'Aki si hii nyumba yako ni ndogo alafu ni simple vizuri.' Says Awino as she sits on the bed. The beds makes some unique sounds maybe complaining about the large size of her behind-the type of behind that Biko once said would turn a whole church into a choir. I feel some displeasure in her words because she thought this dude must be staying in a big house.
She asks why I had put her sandals inside and left mine outside and I tell her I'm just trying to be a gentleman, but that was intended to prevent the muchene by those women, I guess you know them. Those that will always talk about seeing you with a woman but will never see the thief that once got away with the new khaki Collo had bought.
Being an aluminum apartment, I intend to run through the lengthy agenda of our meeting lest the joto of Kisumu spoil the moment.
Now the best thing about bedsitters is that you can do all the chores while sitting at one position and at the same time pretend to be listening to the talkative Awino and her boring tales, that you only need to come in when responses such as 'eh' 'donge' 'nyasadi' and 'ooh' are needed.
A KOT once said that the heat from a stove could turn a bedsitter into a sauna, I concur. The condition was unfavorable for her that she kept on fanning herself with the King James Bible.
"Aki hii joto..."she repeatedly complained. At that moment I asked myself when I turn off the stove how will she react to the smoke?.Shauri yake.
“Chwarni makae tindo tindo”(The bed bugs here are very small)she said with a low tone. I was not astonished because I understood where my guest came from; therefore there was no need of pre-cleaning the house like applying the insecticides.
When I am not around or maybe sleeping, some mischievousness kids often come to susu on the walls of my apartment, and you know how the nyumba za mabati are with its many tiny holes.
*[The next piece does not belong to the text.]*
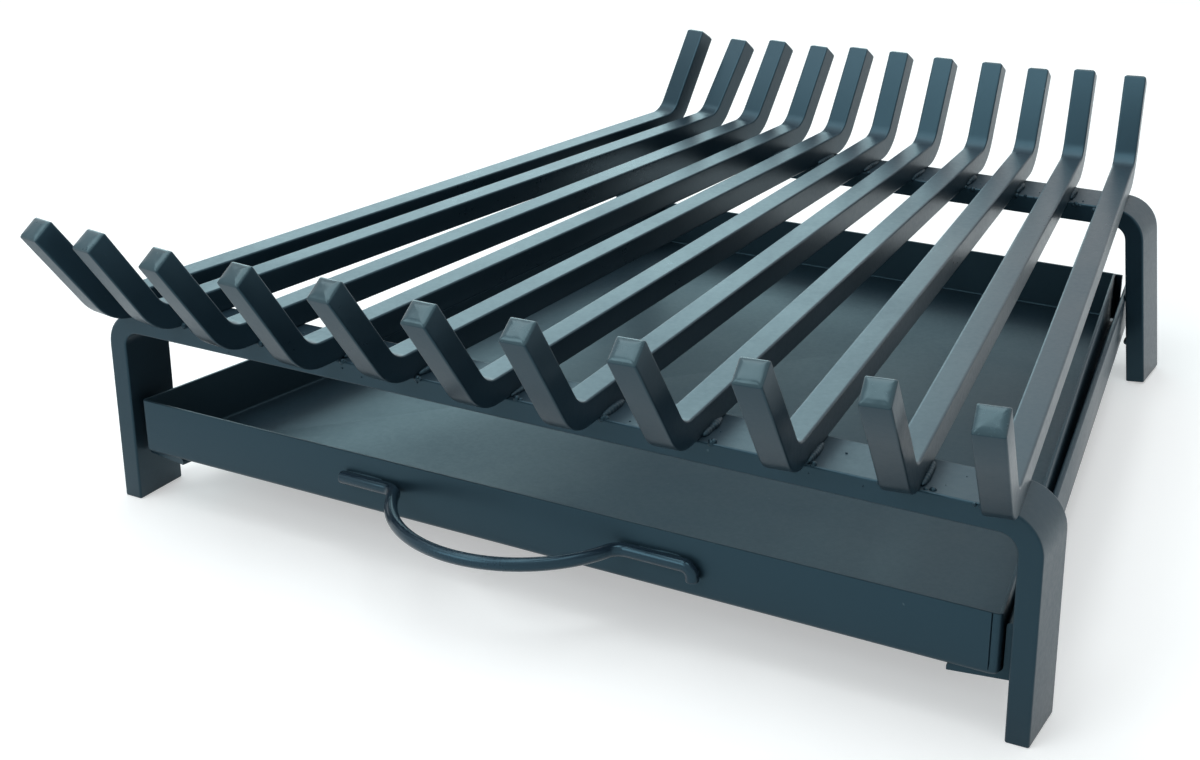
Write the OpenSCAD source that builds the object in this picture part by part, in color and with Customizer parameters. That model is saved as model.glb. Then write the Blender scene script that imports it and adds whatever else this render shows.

Chrrrrrrrrr! Was the sound that came from the back from where I was sitting. The good thing was that Awino didn’t hear it as her concentration was on hali halisi by daktari Jalas on Radio Maisha. I coughed twice to stop the velocity of the urine that had made a thin lie across the floor. The kid had run away.
We enjoyed our tea while listening to the radio but from where I was sitting Awino enjoyed it most. I was sitting right in front of her in ka chair that was preferred to short term visitors-akina Bangu who would often come and only the thing they could tell you is nilikuja tu kukugotea kiasi. When you sat on this sit, you look like you were sitting in a congested tuktuk, and the funny thing is that you may fall in the next seconds.
All of a sudden as I was about to move to the next agenda, the landlord knocked.
“Today is Monday” that was his reply after greeting him. I convince him that he will get the rent by evening which will be as a result of selling the 6kg Hashi gas which has not been refilled since its first use.
“Omera when I come by evening and you fail to give me the cash….okbichaloni’’he said. Oya! My fellow tribesmen how do you translate okbichaloni from Dholuo to English-it will not look for you?
These are just but the few troubles people who live in bedsitters like us face daily. Of course those living in posh two to three bedroom houses will never understand this.